--- begin Dataset rows ---

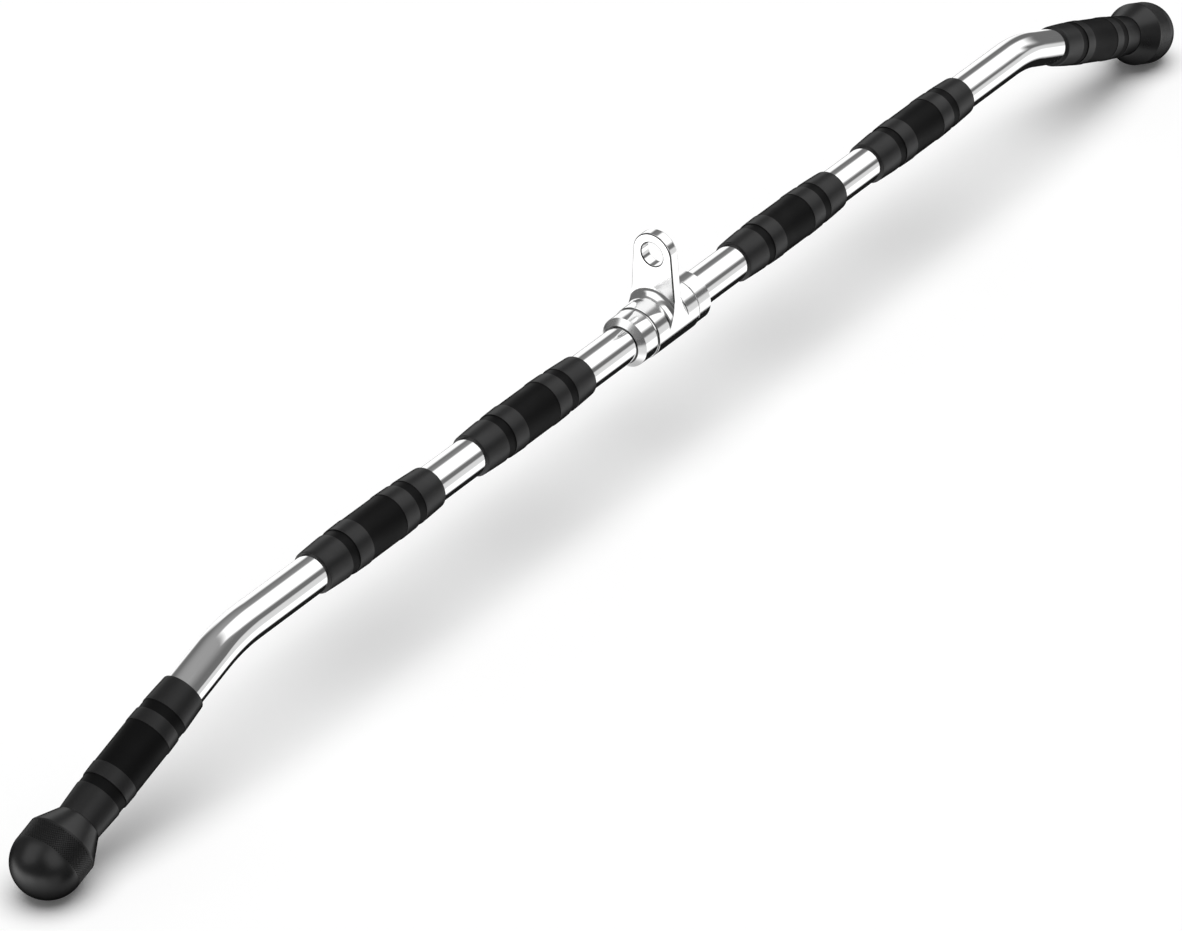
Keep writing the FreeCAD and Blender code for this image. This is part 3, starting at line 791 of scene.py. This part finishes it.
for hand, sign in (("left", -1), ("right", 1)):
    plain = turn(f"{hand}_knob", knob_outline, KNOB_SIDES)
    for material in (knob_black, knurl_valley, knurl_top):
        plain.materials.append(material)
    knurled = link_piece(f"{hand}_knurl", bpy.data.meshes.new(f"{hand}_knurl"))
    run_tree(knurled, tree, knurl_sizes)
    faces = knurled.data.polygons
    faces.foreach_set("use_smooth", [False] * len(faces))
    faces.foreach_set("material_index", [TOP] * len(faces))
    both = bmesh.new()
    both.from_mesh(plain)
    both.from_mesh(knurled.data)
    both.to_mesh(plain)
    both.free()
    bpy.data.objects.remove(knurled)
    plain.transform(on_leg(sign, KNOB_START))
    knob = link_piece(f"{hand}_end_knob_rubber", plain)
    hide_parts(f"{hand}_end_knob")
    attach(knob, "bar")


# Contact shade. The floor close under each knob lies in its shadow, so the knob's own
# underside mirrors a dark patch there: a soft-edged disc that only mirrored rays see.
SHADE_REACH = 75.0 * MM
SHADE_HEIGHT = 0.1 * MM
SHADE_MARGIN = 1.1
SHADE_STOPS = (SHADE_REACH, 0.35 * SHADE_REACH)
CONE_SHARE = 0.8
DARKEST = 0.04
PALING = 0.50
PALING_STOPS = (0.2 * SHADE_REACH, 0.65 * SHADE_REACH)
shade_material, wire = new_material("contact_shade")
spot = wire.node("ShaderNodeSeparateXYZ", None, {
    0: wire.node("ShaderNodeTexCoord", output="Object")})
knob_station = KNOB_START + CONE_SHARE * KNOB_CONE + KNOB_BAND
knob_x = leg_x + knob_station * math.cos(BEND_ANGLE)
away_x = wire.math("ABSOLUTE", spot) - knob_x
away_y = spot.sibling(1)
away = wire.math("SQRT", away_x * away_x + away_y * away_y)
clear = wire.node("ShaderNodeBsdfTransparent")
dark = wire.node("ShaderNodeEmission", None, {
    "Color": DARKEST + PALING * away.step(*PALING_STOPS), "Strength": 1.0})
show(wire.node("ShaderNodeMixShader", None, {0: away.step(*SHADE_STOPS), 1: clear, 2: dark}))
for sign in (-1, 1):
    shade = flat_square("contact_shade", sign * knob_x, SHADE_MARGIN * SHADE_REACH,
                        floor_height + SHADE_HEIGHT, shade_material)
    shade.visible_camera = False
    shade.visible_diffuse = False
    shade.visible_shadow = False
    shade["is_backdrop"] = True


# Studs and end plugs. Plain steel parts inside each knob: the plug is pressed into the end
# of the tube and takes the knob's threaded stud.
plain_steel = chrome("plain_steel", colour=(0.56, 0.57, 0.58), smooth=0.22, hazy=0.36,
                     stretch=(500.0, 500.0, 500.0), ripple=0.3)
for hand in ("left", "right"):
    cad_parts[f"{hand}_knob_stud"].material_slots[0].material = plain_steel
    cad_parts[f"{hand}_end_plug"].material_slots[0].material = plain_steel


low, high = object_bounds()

--- end Dataset rows ---
--- begin Dataset rows ---

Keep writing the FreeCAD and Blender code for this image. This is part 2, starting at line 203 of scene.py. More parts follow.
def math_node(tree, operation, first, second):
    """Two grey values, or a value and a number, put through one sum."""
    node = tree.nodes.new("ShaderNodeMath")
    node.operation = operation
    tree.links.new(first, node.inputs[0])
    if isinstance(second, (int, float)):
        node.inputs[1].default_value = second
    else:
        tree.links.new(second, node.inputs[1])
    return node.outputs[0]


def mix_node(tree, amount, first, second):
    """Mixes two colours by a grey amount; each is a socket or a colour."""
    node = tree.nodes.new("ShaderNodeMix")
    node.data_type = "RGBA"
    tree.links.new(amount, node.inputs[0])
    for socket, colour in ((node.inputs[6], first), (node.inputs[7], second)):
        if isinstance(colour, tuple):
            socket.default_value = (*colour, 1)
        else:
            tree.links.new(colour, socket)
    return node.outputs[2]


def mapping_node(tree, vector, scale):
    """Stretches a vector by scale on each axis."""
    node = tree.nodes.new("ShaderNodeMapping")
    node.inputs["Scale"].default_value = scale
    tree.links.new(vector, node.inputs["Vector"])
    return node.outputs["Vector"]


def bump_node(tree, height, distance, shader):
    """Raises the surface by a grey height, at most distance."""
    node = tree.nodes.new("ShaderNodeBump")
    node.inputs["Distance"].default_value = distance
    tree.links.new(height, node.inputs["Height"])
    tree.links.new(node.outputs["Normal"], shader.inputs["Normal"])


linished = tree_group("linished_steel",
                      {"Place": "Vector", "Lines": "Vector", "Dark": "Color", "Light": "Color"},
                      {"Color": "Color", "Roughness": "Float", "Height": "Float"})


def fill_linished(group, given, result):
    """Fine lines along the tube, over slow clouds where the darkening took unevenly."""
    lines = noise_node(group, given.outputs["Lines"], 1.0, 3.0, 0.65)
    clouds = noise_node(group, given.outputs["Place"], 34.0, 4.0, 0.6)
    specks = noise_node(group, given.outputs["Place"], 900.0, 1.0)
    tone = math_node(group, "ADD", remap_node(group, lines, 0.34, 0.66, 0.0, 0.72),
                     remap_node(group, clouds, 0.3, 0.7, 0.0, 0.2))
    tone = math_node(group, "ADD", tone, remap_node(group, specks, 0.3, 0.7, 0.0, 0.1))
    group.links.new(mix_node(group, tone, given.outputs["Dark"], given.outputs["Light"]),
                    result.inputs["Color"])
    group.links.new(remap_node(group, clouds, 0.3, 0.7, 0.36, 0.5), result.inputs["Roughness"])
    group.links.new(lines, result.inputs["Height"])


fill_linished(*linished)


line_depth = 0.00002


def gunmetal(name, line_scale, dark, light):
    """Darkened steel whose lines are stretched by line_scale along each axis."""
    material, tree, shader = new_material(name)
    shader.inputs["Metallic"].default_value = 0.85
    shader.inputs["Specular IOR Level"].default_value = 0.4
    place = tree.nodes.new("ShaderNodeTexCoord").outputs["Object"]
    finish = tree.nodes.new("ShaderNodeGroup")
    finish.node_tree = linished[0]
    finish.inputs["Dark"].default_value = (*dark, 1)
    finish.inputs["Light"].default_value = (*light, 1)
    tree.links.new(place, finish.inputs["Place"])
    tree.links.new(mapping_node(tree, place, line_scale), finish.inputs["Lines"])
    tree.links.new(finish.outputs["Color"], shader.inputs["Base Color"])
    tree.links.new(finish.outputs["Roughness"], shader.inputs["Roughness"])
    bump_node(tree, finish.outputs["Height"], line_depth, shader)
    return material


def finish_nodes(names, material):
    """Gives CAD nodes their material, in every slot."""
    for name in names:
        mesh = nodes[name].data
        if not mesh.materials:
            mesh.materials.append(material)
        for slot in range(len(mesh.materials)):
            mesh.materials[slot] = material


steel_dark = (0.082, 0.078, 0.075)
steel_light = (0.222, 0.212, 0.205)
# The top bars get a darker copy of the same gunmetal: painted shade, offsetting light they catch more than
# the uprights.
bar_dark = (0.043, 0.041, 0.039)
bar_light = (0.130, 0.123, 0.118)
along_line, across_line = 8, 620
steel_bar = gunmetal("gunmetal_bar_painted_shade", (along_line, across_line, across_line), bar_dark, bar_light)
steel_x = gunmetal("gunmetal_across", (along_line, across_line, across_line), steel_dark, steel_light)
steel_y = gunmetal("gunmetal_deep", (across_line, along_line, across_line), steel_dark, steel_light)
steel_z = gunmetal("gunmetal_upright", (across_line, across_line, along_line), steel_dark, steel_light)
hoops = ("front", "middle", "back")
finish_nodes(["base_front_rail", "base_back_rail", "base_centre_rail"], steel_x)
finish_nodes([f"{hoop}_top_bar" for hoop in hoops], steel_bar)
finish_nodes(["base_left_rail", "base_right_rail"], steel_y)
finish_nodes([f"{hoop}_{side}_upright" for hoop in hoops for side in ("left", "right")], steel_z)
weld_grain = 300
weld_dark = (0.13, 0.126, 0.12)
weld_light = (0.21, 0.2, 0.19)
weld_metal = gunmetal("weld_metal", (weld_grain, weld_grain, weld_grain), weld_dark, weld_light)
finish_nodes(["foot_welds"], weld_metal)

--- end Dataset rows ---
--- begin Dataset rows ---

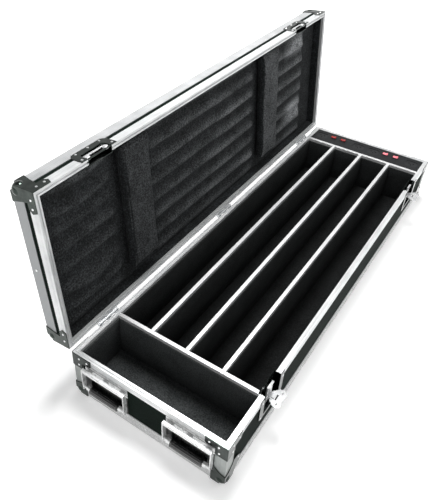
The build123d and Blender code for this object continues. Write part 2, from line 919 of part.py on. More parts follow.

--- end Dataset rows ---

### [The problem]
Where a line above holds the string "image", show that line.

### [Answer]
Keep writing the FreeCAD and Blender code for this image. This is part 3, starting at line 791 of scene.py. This part finishes it.
Keep writing the FreeCAD and Blender code for this image. This is part 2, starting at line 203 of scene.py. More parts follow.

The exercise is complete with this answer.